One of Anaconda’s most exciting projects this year was the release of our data-backed report: Winning at Data Science: How Teamwork Leads to Victory. Working with the independent research firm Vanson Bourne, we surveyed 200 data science and analytics decision makers, digging into the adoption, challenges and value of data science in the enterprise. While some of the findings were expected, others were jaw dropping. For example, 96 percent of respondents agree that data science is critical to the success of their organization, but 22 percent are failing to fully take advantage of their data. If you love numbers as much as we do, check out the full findings here.

New Events

This February, our inaugural user conference, AnacondaCON was a box office hit. Literally.

I’ve been at companies known for their stand-out conferences, and this is one of the best industry conferences I have ever attended, by far. 

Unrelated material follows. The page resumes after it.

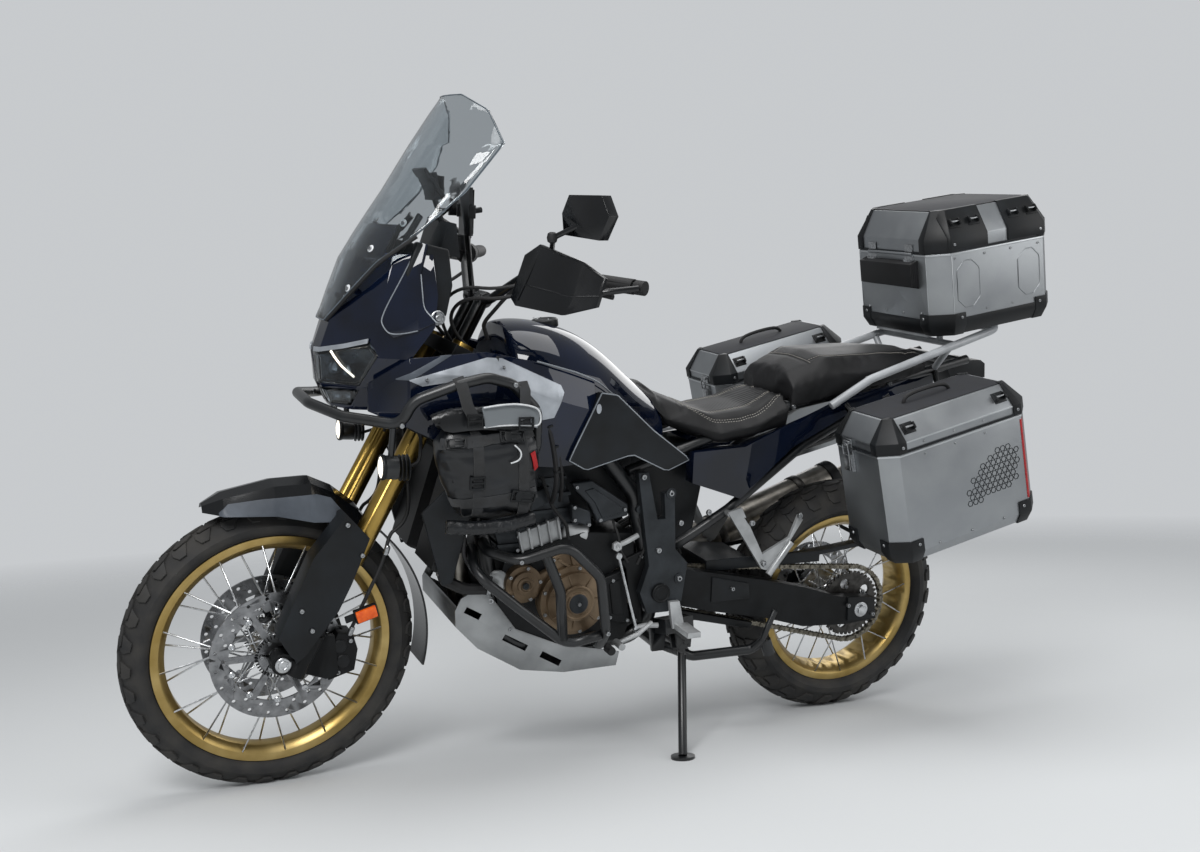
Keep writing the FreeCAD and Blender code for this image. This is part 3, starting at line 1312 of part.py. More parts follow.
def centre_stand():
    """Folded back: two legs, a cross tube and two feet under the swingarm."""
    leg = tube([(610, 118, 290), (500, 120, 240), (340, 150, 252), (304, 162, 280)], 13, 40)
    foot = rod(Vec(304, 162, 280), Vec(292, 168, 240), 16)
    tang = tube([(340, 152, 252), (326, 186, 292), (300, 196, 372)], 8, 20)
    cross = rod(Vec(520, -120, 256), Vec(520, 120, 256), 11)
    made = joined([leg, foot, tang, mirrored(leg), mirrored(foot), cross,
                   rod(CENTRE_PIVOT - LEFT * 128, CENTRE_PIVOT + LEFT * 128, 15)])
    return made.cut(rod(CENTRE_PIVOT - LEFT * 200, CENTRE_PIVOT + LEFT * 200, 8 + s.pin_clearance))


centre_shape = centre_stand()
centre_bracket = [joined([
    prism(((590, 340), (640, 340), (630, 276), (596, 276)), side - 5, side + 5),
    rod(CENTRE_PIVOT + LEFT * (side - 16), CENTRE_PIVOT + LEFT * (side + 5), 8)])
    for side in (139, -139)]
centre_bracket = [piece.cut([centre_shape, frame_shape, stand_bracket, swingarm_shape, skid,
                             case_shape, exhaust_shape]) for piece in centre_bracket]

# Sub-parts in place on the parked bike

frame_pieces = [frame_shape, stand_bracket] + centre_bracket
shaped("frame", Part.makeCompound(frame_pieces))
shaped("pivot_plates", Part.makeCompound([plate_left, mirrored(plate_left)]).cut(stand_bracket))
shaped("engine_case", joined([case_shape]).cut(
    [left_cover, right_cover, exhaust_shape, plate_left, stand_bracket] + centre_bracket))
shaped("engine_cylinders", cylinder_shape)
shaped("engine_covers", covers)
shaped("radiators", Part.makeCompound([radiator_left, mirrored(radiator_left)]))
shaped("exhaust", exhaust_shape)
shaped("skid_plate", skid)
shaped("swingarm", swingarm_shape)
shaped("rear_shock", shock)
shaped("rear_hugger", hugger)
shaped("tank", tank)
shaped("seat_rider", seat_rider)
seat_pillion = seat_pillion.cut([rear_rack, pannier_racks])
seat_pillion = max(seat_pillion.Solids, key=lambda solid: solid.Volume)
shaped("seat_pillion", seat_pillion)
shaped("knee_panels", both_sides(knee))
shaped("side_cowls", both_sides(cowl_left))
shaped("front_cowl", front_cowl_shape)
shaped("headlights", both_sides(lamps_left))
shaped("windscreen", screen)
shaped("dash", dash)
shaped("tail_panels", both_sides(tail_left))
shaped("plate_holder", plate_holder)
shaped("rear_rack", rear_rack)
shaped("pannier_racks", pannier_racks)
shaped("crash_bars", bars_all)
shaped("tank_bags", both_sides(bag_left))
shaped("pegs_and_pedals", foot_pieces.cut(stand_bracket))
shaped("aux_lamps", aux_lamps)
shaped("gearbox_sprocket", output.cut([case_shape, chain_shape]))
shaped("side_stand", stand_shape)
shaped("centre_stand", centre_shape)

# Build, check and write

doc.recompute()
for thing in doc.Objects:
    if "Invalid" in thing.State or "Error" in thing.State:
        raise RuntimeError(f"{thing.Name} is {thing.State}")
for piece in PIECES:
    if piece.Shape.isNull() or not piece.Shape.isValid():
        raise RuntimeError(f"{piece.Label} has no valid shape")
    if not piece.Shape.Solids:
        raise RuntimeError(f"{piece.Label} has no solid")
os.makedirs("parts", exist_ok=True)
whole = FreeCAD.BoundBox()
for piece in PIECES:
    piece.Shape.exportStep(f"parts/{piece.Label}.step")
    whole.add(piece.Shape.BoundBox)
    print(f"{piece.Label:26s} solids {len(piece.Shape.Solids):3d}  {piece.Shape.Volume / 1000:10.1f} cm3")
print("box", whole, "middle", round(whole.Center.x, 1), round(whole.Center.y, 1))
print(len(PIECES), "sub-parts")
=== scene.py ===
import bmesh
import bpy
import json
import math
from mathutils import Matrix, Vector
from mathutils.bvhtree import BVHTree


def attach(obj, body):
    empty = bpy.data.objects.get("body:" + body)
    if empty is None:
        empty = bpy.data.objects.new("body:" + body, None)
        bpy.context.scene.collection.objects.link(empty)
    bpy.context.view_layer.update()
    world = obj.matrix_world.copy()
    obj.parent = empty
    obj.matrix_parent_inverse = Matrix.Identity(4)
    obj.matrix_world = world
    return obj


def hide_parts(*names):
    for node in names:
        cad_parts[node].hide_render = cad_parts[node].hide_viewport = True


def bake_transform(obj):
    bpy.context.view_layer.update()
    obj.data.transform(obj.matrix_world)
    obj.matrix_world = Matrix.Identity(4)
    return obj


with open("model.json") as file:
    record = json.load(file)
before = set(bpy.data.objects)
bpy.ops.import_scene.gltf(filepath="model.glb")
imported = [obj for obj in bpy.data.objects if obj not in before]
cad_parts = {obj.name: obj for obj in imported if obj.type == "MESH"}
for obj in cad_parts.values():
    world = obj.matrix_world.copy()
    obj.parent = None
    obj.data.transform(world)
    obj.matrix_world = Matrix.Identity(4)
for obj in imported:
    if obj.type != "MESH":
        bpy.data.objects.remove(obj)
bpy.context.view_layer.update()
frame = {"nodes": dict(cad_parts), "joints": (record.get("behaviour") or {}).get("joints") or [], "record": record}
JOINTS = {joint["name"]: joint for joint in frame["joints"]}

# Pieces are modelled in millimetres on the upright bike, X forward, Y to its left, Z up,
# zero on the ground under the rear axle. stand() then scales them to metres and leans
# them with the parked bike, and with the turned bars where they steer.

MM = 0.001
WHEELBASE = 1575
REAR_RADIUS = 333.6
FRONT_RADIUS = 347.7
RAKE = math.radians(27.5)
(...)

With speakers from the Anaconda team, our customers/users and partners, it was fantastic to have the brightest minds in data science together in the same room. If you couldn’t make it to this year’s event, you can watch the 2017 keynotes and keep your eye out for updates for AnacondaCON 2018, which will be April 8-11, 2018 at the JW Marriott in Austin, TX.

New Partners

In April, we joined forces with IBM to offer Anaconda on IBM’s Cognitive Systems, the company’s deep learning platform, as well as the IBM Power AI software distribution for machine learning. In May, we made another big announcement with our partners H20.ai and MapD Technologies with the launch of the GPU Open Analytics Initiative (GOAI). GOAI is designed to create common data frameworks using NVIDIA’s technology, accelerating data science on GPUs. We see both of these partnerships as major points of validation for data science and machine learning, as data scientists continue to stretch their legs in the enterprise. Keep an eye out for even more activity in this area later in the year.

New Products

If you’re an Anaconda user, we hope you were as thrilled as we were about the launch of Anaconda 4.4 this June. Besides delivering a comprehensive platform for Python-centric data science with a single-click installer, Anaconda 4.4 is designed to simplify working with Python 2 and Python 3 code, supporting a gradual migration and avoiding the need for any “big bang” cutover.

New Users

In 2016 alone, Anaconda user growth products and services grew more than 100 percent. In 2017, the number of downloads-to-date has surpassed 25 million with more than four million active users, since the company’s founding in 2012. A recent poll from KDnuggets found that Anaconda usage has increased 37% since 2016, placing the platform in the top 10 ranking for the industry’s most popular analytics/data science tools. The poll also found that Python has overtaken R as the most popular data science language, a trend we anticipate will continue in the years ahead.

I’m super pleased with our accomplishments for the first half of the year and look forward to exciting second half of 2017!